EDITORIAL: Transit systems need to be developed
The City of Steinbach and Town of Niverville have passed on an opportunity to be part of a regional transit study, despite the growing need for transit.
Both communities are in different situations.
Niverville, is still a smaller centre, a town of about 6,000.
Steinbach however is the province’s third largest city, with about 18,000 residents.
Led by a consultant hired by the RM of Piney, the study will examine how and why people travel around the region of Manitoba east of the Red River and south of the Trans-Canada highway.
Municipalities were asked to pay $2,500 to take part, something consultant Connie Gamble said they should consider an investment that could later unlock federal funding for projects.
Needs for transit will vary widely across the region, but there’s no doubt some form of transit will need to be considered.
Niverville claimed finances were the main reason they chose not to participate. While $2,500 only represents a few dollars per citizen, decisions on extras must be made all the time, so it’s tough to fault them for their decision.
Steinbach claimed the survey’s perceived rural focus was the reason the city chose not to take part. However, they added they are taking steps, albeit small ones, to recognize that transit is a future need. They will amend Steinbach’s Official Community Plan to include a provision on public transit this year.
But one wonders if they’re missing the boat on a good opportunity, one that would potentially benefit much of their local population.
Gamble told The Carillon that they already have 30 surveys completed by Steinbach residents.
There are many people locally that don’t have a vehicle, whether they choose not to or can’t afford the ongoing costs.
The reason given publicly for the lack of transit is often related to those numbers.
With Steinbach’s population it would be a costly proposition to bring in and maintain transit.

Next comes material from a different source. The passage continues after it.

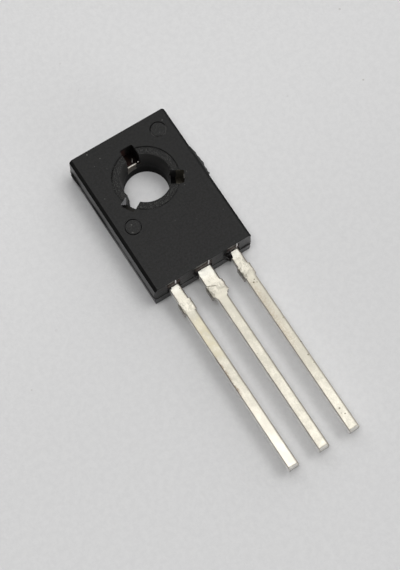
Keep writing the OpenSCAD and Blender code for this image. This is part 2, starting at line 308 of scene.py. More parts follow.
class Graph:
    """Adds and links nodes in one node tree."""

    def __init__(self, tree: Tree) -> None:
        """Keeps the tree, which is a material's, the world's or a node group's."""
        self.tree = tree

    def add(self, kind: str, inputs: dict[Any, Value] | None = None, **settings: Any) -> bpy.types.Node:
        """Adds a node.

        Args:
            kind: the node's type name.
            inputs: values or sockets, by the name or number of the input they go to.
            settings: the node's own settings.

        Returns:
            The node.
        """
        node = self.tree.nodes.new(kind)
        for name, setting in settings.items():
            setattr(node, name, setting)
        for name, value in (inputs or {}).items():
            self.feed(node.inputs[name], value)
        return node

    def feed(self, target: Socket, value: Value) -> None:
        """Links a socket to an input, or writes a plain value on it.

        Args:
            target: the input.
            value: a socket or a plain value.
        """
        if isinstance(value, Socket):
            self.tree.links.new(value, target)
        else:
            target.default_value = value

    def math(self, operation: str, *values: Value) -> Socket:
        """Adds a Math node and returns its result."""
        return self.add("ShaderNodeMath", dict(enumerate(values)), operation=operation).outputs[0]

    def times(self, first: Value, second: Value, *others: Value) -> Socket:
        """Multiplies numbers from left to right.

        Args:
            first: the first number.
            second: the second number.
            others: more numbers.

        Returns:
            The product.
        """
        product = self.math("MULTIPLY", first, second)
        for factor in others:
            product = self.math("MULTIPLY", product, factor)
        return product

    def plus(self, first: Value, second: Value) -> Socket:
        """Adds two numbers."""
        return self.math("ADD", first, second)

    def minus(self, first: Value, second: Value) -> Socket:
        """Takes the second number from the first."""
        return self.math("SUBTRACT", first, second)

    def over(self, first: Value, second: Value) -> Socket:
        """Divides the first number by the second."""
        return self.math("DIVIDE", first, second)

    def most(self, first: Value, second: Value) -> Socket:
        """Returns the larger of two numbers."""
        return self.math("MAXIMUM", first, second)

    def absolute(self, value: Value) -> Socket:
        """Returns a number without its sign."""
        return self.math("ABSOLUTE", value)

    def below(self, value: Value, limit: Value) -> Socket:
        """Returns 1 where the value is below the limit, otherwise 0."""
        return self.math("LESS_THAN", value, limit)

    def above(self, value: Value, limit: Value) -> Socket:
        """Returns 1 where the value is above the limit, otherwise 0."""
        return self.math("GREATER_THAN", value, limit)

    def length(self, x: Value, y: Value) -> Socket:
        """Returns the length of the flat vector x, y."""
        return self.math("SQRT", self.plus(self.times(x, x), self.times(y, y)))

    def stretch(self, point: Value, x: float, y: float, z: float) -> Socket:
        """Multiplies a point's three numbers by three factors."""
        return self.add("ShaderNodeVectorMath", {0: point, 1: (x, y, z)}, operation="MULTIPLY").outputs[0]

    def split(self, vector: Value) -> list[Socket]:
        """Returns the three numbers of a vector."""
        return list(self.add("ShaderNodeSeparateXYZ", {0: vector}).outputs)

    def facing(self, kind: str = "Normal") -> list[Socket]:
        """Returns the three numbers of the surface's normal, smoothed or true."""
        return self.split(self.add("ShaderNodeNewGeometry").outputs[kind])

    def spread(self, value: Value, start: float, end: float, low: float = 0.0, high: float = 1.0) -> Socket:
        """Maps start..end to low..high, smoothly as 3t^2 - 2t^3 of the fraction t; start may be above end."""
        ranges = {"Value": value, "From Min": start, "From Max": end, "To Min": low, "To Max": high}
        return self.add("ShaderNodeMapRange", ranges, interpolation_type="SMOOTHSTEP").outputs["Result"]

    def blend(self, factor: Value, first: Value, second: Value) -> Socket:
        """Blends two numbers by a factor."""
        return self.add("ShaderNodeMix", {0: factor, 2: first, 3: second}, data_type="FLOAT").outputs[0]

    def tint(self, factor: Value, first: Value, second: Value, way: str = "MIX") -> Socket:
        """Blends two colours by a factor."""
        node = self.add("ShaderNodeMix", {0: factor, 6: first, 7: second}, data_type="RGBA", blend_type=way)
        return node.outputs[2]

    def noise(self, point: Value, scale: Value, detail: float = 2.0, roughness: float = 0.5) -> Socket:
        """Adds a Noise Texture and returns its value, about 0.5 on average."""
        inputs = {"Vector": point, "Scale": scale, "Detail": detail, "Roughness": roughness}
        return self.add("ShaderNodeTexNoise", inputs, noise_dimensions="3D").outputs["Fac"]

    def place(self) -> Socket:
        """Returns the point's place on the part in millimetres."""
        return self.stretch(self.add("ShaderNodeTexCoord").outputs["Object"], 1 / MM, 1 / MM, 1 / MM)

    def bump(self, height: Value, distance: float, normal: Value | None = None) -> Socket:
        """Adds a Bump node.

        Args:
            height: the height that shades the surface.
            distance: millimetres for a height of 1.
            normal: the normal to start from, if it isn't the surface's own.

        Returns:
            The normal.
        """
        node = self.add("ShaderNodeBump", {"Height": height, "Distance": distance * MM})
        if normal is not None:
            self.feed(node.inputs["Normal"], normal)
        return node.outputs["Normal"]

    def use(self, group: Tree, **inputs: Value) -> dict[str, Socket]:
        """Places a node group, feeds its inputs by name and returns its outputs by name."""
        node = self.add("ShaderNodeGroup", inputs, node_tree=group)
        return {socket.name: socket for socket in node.outputs}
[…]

It’s true that taxpayers would have to be willing to pay.
There are many services the city offers that don’t break-even. We understand we as taxpayers need to subsidize budgets for things like swimming pools and arenas. But even then, we also demand a certain level of cost recovery.
TVO Today reported on transit in Ontario in 2019. They found that smaller centres in the province were beginning to embrace transit.
In 2015 there were 95 transit systems in Ontario. Four years later that had grown to 109.
After attending a meeting of the Association of Municipalities of Ontario, Karen Cameron, CEO of the Ontario Public Transit Association said they noticed a trend.
“The vast majority of people who came up to us and wanted to talk about transit were from small municipalities that didn’t have a transit system,” she said.
Small municipalities in Ontario for the purposes of that story, ranged from 10,000 to 100,000 in population. Obviously, that’s a wide range which represents a very different tax base and geographical spread.
But there are success stories.
Consider Tillsonburg which had a population of 16,000 when they kicked off transit.
They started with a van and launched a dial-a-ride bus service that had a flexible base route. Two years later they added a second bus and followed that up with two fixed routes with 29 stops each. Very quickly it was attracting 40 riders a day.
Part of transit’s appeal to those communities was that provincial funding was available. But they have to be prepared for ongoing costs as well.
In Ontario’s large cities fares cover on average 62 percent of the cost according to 2015 data from the Ministry of Transportation. In centres with fewer than 50,000 people, they cover, on average 35 percent.
Lincoln, with a population of 22,000 in the Niagara region, started their bus service in 2017.
Two years later they estimated their annual costs to be $263,550. Fares were set to cover just $2,000.
Not only do taxpayers need to be ready to pay for the service, they’ll also need to persist during times of low demand.
Two years after kicking off their service Lincoln was averaging just nine rides per day.
Currently public transit exists in Winnipeg, Brandon and Thompson.
It’s just a matter of time before transit will come to Steinbach.
It’s a service that should be available for those who don’t want to drive or can’t drive.
What exactly it would look like and what the costs will be are all things that have yet to be figured out.
This study may not be the answer, but a study will need to be done at some point.
The goal of giving mobility to all Steinbach residents is a worthy one that must be pursued.